The projects proposed for financing under the requested PFR are: 1. Financing of the funding gap due to cost overrun in the Tongi-Bhairab Bazar Double Track subproject under the first tranche; 2. Rehabilitation of yards and extension of loops at different stations in the Darsana - Ishurdi - Sirajganj Bazar section; and 3. Upgrading of Signaling at 11 Stations between Ishurdi and Darsana.

1. A framework financing agreement (FFA) for the Railway Sector Investment Program (RSIP) was signed on 7 September 2006 between the Government of Bangladesh and the Asian Development Bank (ADB). The RSIP was approved on 10 October 2006 by ADB s Board of Directors as a multitranche financing facility (MFF) for $430 million. The RSIP is based on the Government s Sector Roadmap and Investment Plan for 2007 2013 and will improve the performance of the railway sector by implementing (i) a reform project of sector policy, organizational, and capacity building reforms to make Bangladesh Railway (BR) more commercially focused, and improve governance and accountability; and (ii) an investment project of infrastructure and rolling stock capacity improvement investments to overcome capacity bottlenecks in sectors where such investments are both economically and financially viable, e.g., the Dhaka Chittagong and the Dhaka Darsana Khulna corridors.

2. The MFF is structured such that the reform project will provide continuous support to implement the agreed reform agenda, whilst the investment program will be supported by a series of four tranches.

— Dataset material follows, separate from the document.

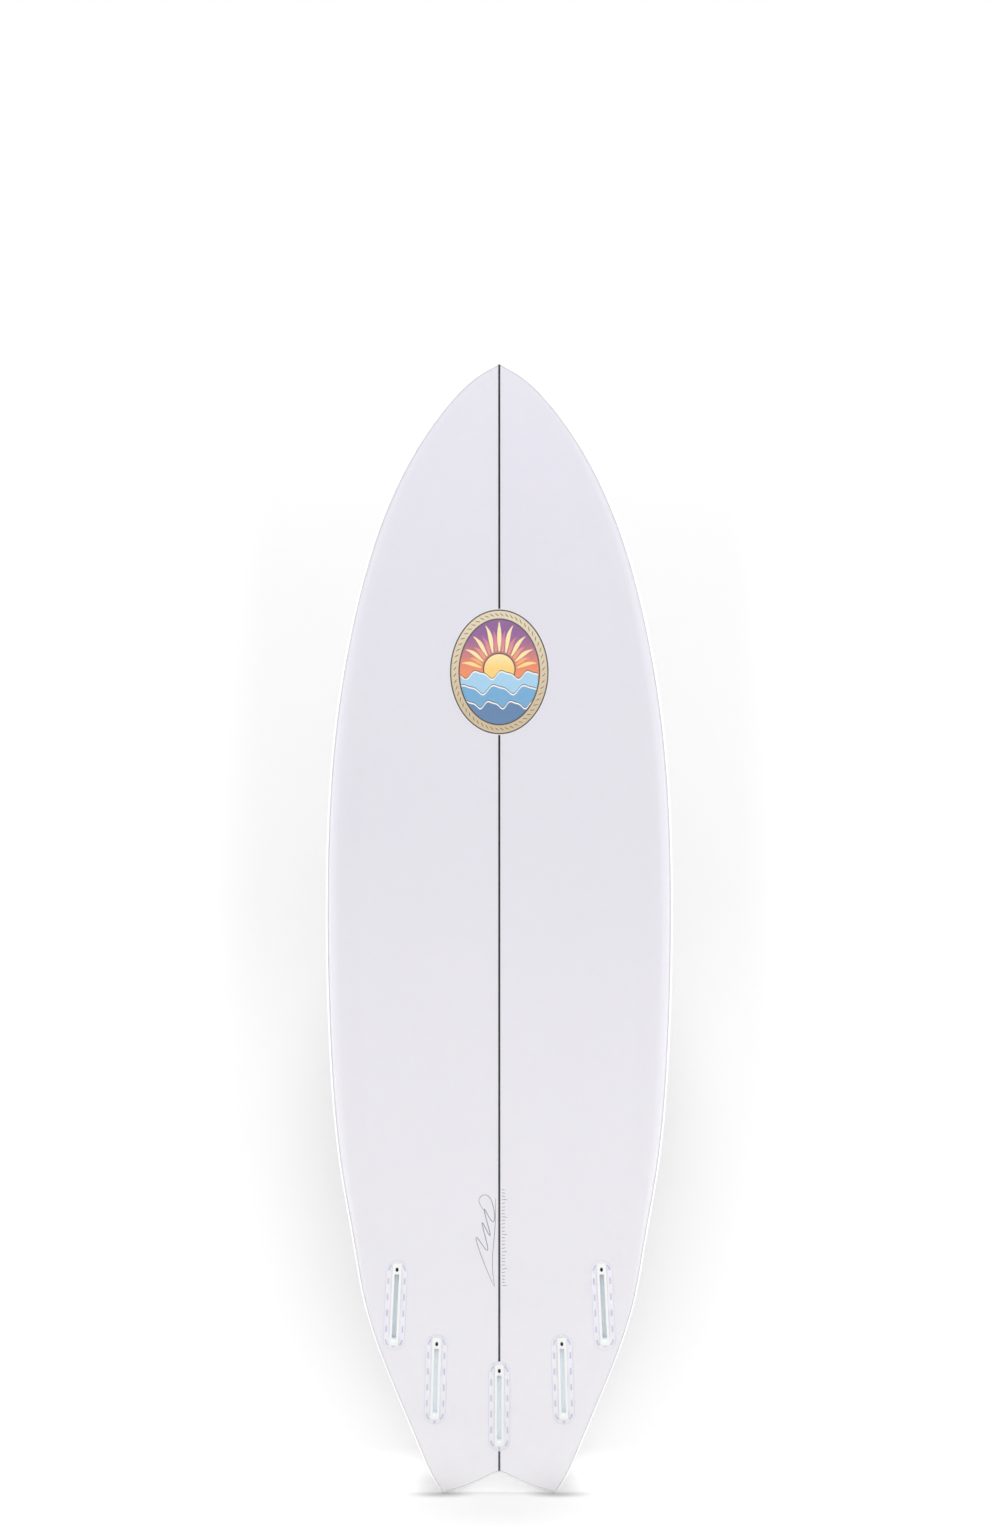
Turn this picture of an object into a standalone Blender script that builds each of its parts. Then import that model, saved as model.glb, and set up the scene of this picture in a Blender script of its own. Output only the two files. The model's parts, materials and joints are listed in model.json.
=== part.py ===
"""A five-fin swallow-tail shortboard: foam halves, stringer, glass shells, fin boxes with their
clamp screws, leash plug and a decal laminate.

The board stands on its two tail tips: +Z runs to the nose, the bottom faces -Y and the deck +Y.
Left is -X and right is +X, as seen when facing the bottom. All lengths are in metres.
"""

import math

import bmesh
import bpy
import numpy as np
from mathutils import Matrix, Vector

# ---------------------------------------------------------------- driving dimensions

LENGTH = 1.727
HALF_WIDTH = 0.2635
SWALLOW_DEPTH = 0.0308
TAIL_TIP_X = 0.0875

# Template of the outer edge: height from the tail tips and half width.
NOSE_TEMPLATE = (
    (0.0, LENGTH), (0.0137, 1.7190), (0.0330, 1.7070), (0.0607, 1.6830), (0.0810, 1.6600),
    (0.1198, 1.6060), (0.1797, 1.4840), (0.2296, 1.3010), (0.2553, 1.1180), (HALF_WIDTH, 0.9050),
    (0.2590, 0.6910), (0.2438, 0.5080), (0.2232, 0.3860), (0.2064, 0.2940), (0.1866, 0.2280),
)
HIP_TEMPLATE = (
    (0.1866, 0.2280), (0.1700, 0.1850), (0.1475, 0.1300), (0.1250, 0.0750), (0.1004, 0.0200),
    (TAIL_TIP_X, 0.0),
)
# The swallow's edge, from a tail tip to the middle.
NOTCH_TEMPLATE = (
    (TAIL_TIP_X, 0.0), (0.0700, 0.0036), (0.0580, 0.0070), (0.0458, 0.0114), (0.0214, 0.0222),
    (0.0060, 0.0293), (0.0, SWALLOW_DEPTH),
)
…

The reform and the investment projects are integrated as approval of subsequent tranches for investment subprojects is dependent on the implementation of specific reform actions agreed upon in the railway reform action plan in the FFA.

3. The first tranche under the MFF was approved on 13 February 2007 and comprises of two loans: (i) loan 2316 for $100 million from ADB s ordinary capital resources to finance investment projects; and (ii) loan 2317 for $30 million equivalent from ADB s special fund resources to finance the reform project.

4. The second tranche with a loan for $150 million was scheduled for approval in January 2008. It will finance (i) construction of other subprojects in the Dhaka Chittagong corridor and Dhaka Darsana Khulna corridor studied and prepared under the first loan and that satisfy the agreed subproject selection criteria in the FFA, and (ii) construction supervision consulting services for the approved subprojects.